The Six Conundrums of Building and Deploying Language Technologies for Social Good
Harshita Diddee, Kalika Bali, Monojit Choudhury, and
1 more author
In ACM SIGCAS/SIGCHI Conference on Computing and Sustainable Societies (COMPASS) Jun 2022
Deployment of speech and language technology for social good (LT4SG), especially those targeted at the welfare of marginalized communities and speakers of low-resource and under-served languages, has been a prominent theme of research within NLP, Speech and the AI communities. Many researchers, especially those working in core NLP/Speech domains, rely on a combination of individual expertise, experiences or ad hoc surveys for prioritizing between language technologies that provide social good to the end-users. This has been criticized by several scholars who argue that it is critical to include the target community during the LT’s design and development process. However, prioritization of communities, languages, technologies and design approaches presents a very large set of complex challenges to the technologists, for which there are no simple or off-the-shelf solutions.
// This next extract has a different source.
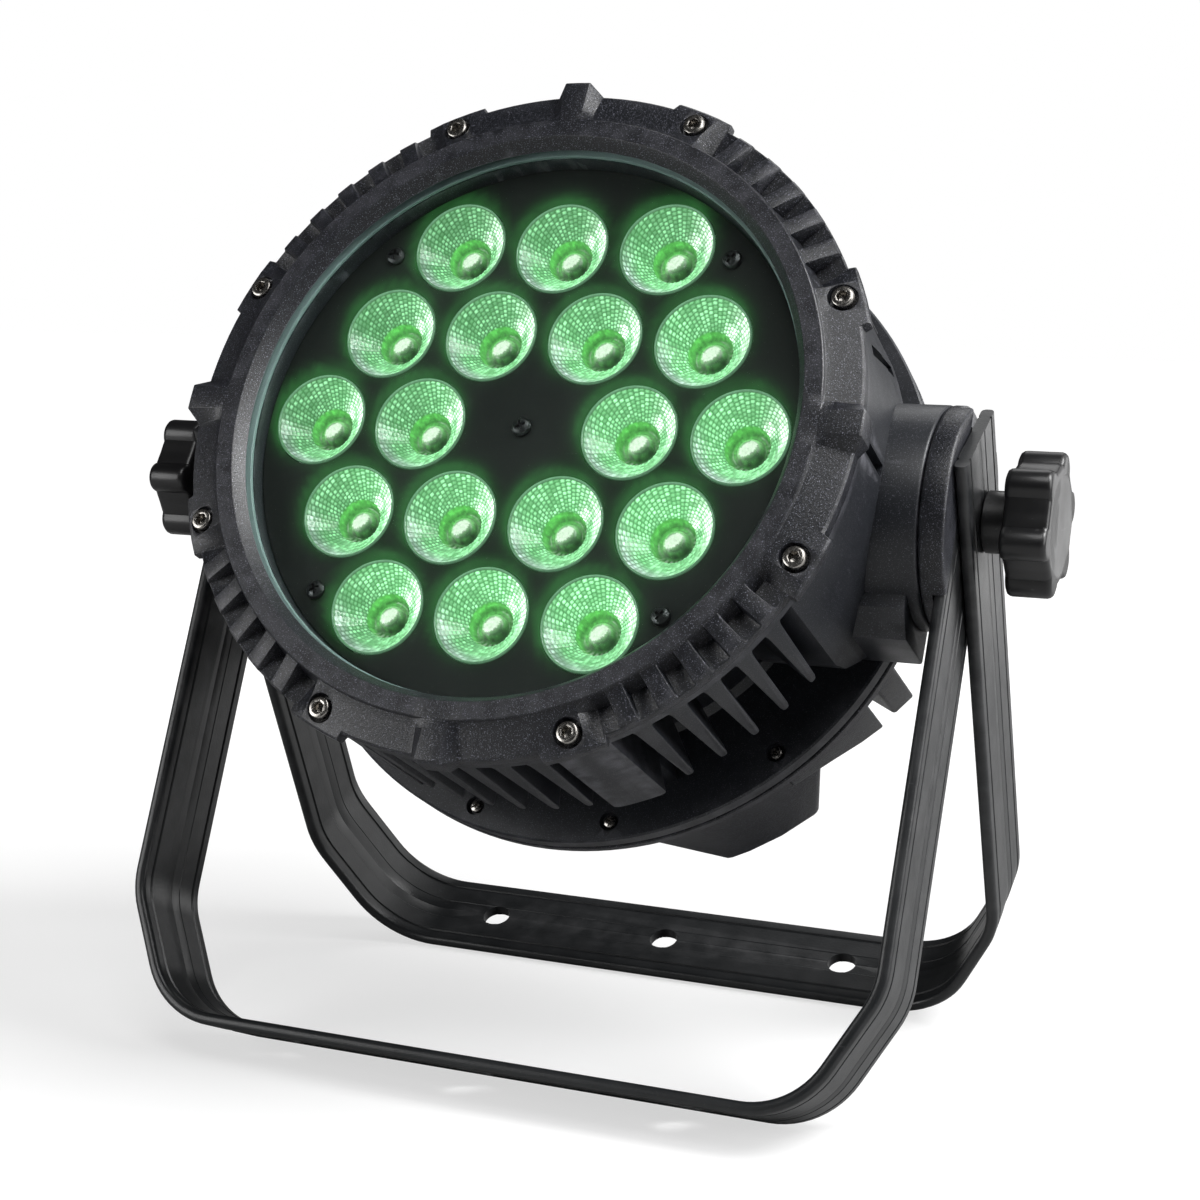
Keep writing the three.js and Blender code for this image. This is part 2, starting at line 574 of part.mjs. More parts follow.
piece(head, 'front_bezel', bezelRing(), CAST);
piece(head, 'front_glass', cylinder(GLASS_RADIUS, GLASS_FRONT - GLASS_THICKNESS, GLASS_FRONT), GLASS);
piece(head, 'bezel_gasket', turned([[LIP_RADIUS, BEZEL_BACK], [GLASS_RADIUS, BEZEL_BACK],
  [GLASS_RADIUS, BEZEL_BACK + 1.7], [LIP_RADIUS, BEZEL_BACK + 1.7]]), RUBBER);
piece(head, 'lens_plate', lensPlate(), BLACK_PLATE);
piece(head, 'led_board', ledBoard(), BOARD);
piece(head, 'housing', housing(), CAST);
piece(head, 'rear_gasket', rearGasket(), RUBBER);
piece(head, 'rear_cover', rearCover(), CAST);
piece(head, 'driver_unit', box(-62, 62, -44, 44, COVER_BACK + COVER_WALL + GAP, -42), BOARD);
piece(head, 'display_panel', displayPanel(), PANEL_PLASTIC);
piece(head, 'vent_plug', ventPlug().translate([0, VENT_HEIGHT, 0]), STEEL);
piece(head, 'safety_eye', safetyEye().translate([0, EYE_HEIGHT, 0]), STEEL);

lensCentres().forEach(([x, y], i) => {
  piece(head, `lens_${i + 1}`, lens().translate([x, y, 0]), LENS);
});
for (let i = 0; i < SCREW_COUNT; i++) {
  const [x, y] = polar(SCREW_CIRCLE, screwAngle(i));
  const screw = socketScrew(4.25, SCREW_HEAD_TOP, 4.7, 2.4, SCREW_TIP);
  piece(head, `bezel_screw_${i + 1}`, screw.translate([x, y, 0]), STEEL);
}
plateScrews.forEach(([x, y], i) => {
  const screw = socketScrew(3.8, PLATE_FRONT + GAP + 2.2, 2.2, 1.7, 57);
  piece(head, `plate_screw_${i + 1}`, screw.translate([x, y, 0]), DARK_STEEL);
});
buttonPlaces.forEach(([x, y], i) => {
  piece(head, `button_${i + 1}`, button().translate([x, y, 0]), BUTTON_PLASTIC);
});
['data_inlet', 'data_outlet', 'power_inlet', 'power_outlet'].forEach((name, i) => {
  const radius = name.startsWith('power') ? POWER_SOCKET : DATA_SOCKET;
  const x = (i - 1.5) * SOCKET_PITCH;
  piece(head, name, socket(radius).translate([x, SOCKET_ROW, 0]), RUBBER);
});

piece(front, 'front_yoke', yoke(0, LEG_TOP_FRONT), STRIP_FINISH);
piece(front, 'trunnion_disc_right', trunnionDisc(), CAST);
piece(front, 'trunnion_disc_left', trunnionDisc().mirror([1, 0, 0]), CAST);
piece(rear, 'rear_yoke', yoke(NEST, LEG_TOP_REAR), STRIP_FINISH);

const stud = alongX(cylinder(STUD_RADIUS, STUD_START, STUD_END, 12));
piece(pivot, 'knob_right', knob().rotate([KNOB_TURN_RIGHT, 0, 0]), KNOB_PLASTIC);
piece(pivot, 'knob_left', knob().mirror([1, 0, 0]).rotate([KNOB_TURN_LEFT, 0, 0]), KNOB_PLASTIC);
piece(pivot, 'clamp_stud_right', stud, STEEL);
piece(pivot, 'clamp_stud_left', stud.mirror([1, 0, 0]), STEEL);

const bounds = new THREE.Box3().setFromObject(lamp, true);
pivot.position.y = -(bounds.min.y + bounds.max.y) / 2;

export default lamp;
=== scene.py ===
"""Outdoor LED par can on its double yoke, in a plain studio."""

import json
from math import atan2, cos, degrees, exp, hypot, pi, radians, sin, sqrt, tan

import bmesh
import bpy
import numpy as np
from mathutils import Matrix, Vector


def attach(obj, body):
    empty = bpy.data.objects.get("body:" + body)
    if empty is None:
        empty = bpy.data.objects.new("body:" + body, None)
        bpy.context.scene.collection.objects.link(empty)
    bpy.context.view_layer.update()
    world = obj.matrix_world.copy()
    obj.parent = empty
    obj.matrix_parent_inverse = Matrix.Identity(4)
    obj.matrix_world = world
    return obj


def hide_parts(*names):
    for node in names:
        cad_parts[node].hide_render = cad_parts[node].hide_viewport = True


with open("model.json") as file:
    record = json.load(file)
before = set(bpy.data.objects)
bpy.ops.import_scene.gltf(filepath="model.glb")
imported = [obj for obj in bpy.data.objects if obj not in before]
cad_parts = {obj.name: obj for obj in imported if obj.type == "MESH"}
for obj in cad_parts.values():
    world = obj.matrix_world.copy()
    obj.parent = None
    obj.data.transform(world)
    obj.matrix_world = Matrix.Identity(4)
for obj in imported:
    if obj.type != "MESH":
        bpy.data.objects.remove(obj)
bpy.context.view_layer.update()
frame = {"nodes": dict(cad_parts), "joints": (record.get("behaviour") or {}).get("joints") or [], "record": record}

# ---- sizes, in millimetres in the local frame of each part
MM = 0.001
GAP = 0.3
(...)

In this position paper, we distill our experiential insights into six fundamental conundrums that technologists face and must resolve while deciding which LT technology to build for which community, and by using what approach. We discuss that at the root of these conundrums lie certain fundamental ethical problems of a digital-divide that can be overcome only by resolving deeper ethical dilemmas of distributive justice. We urge the community to reflect on these conundrums and leverage shared experiential insights to reconcile the intent of broadly, any Technology for Social Good, with the ground realities of its deployment.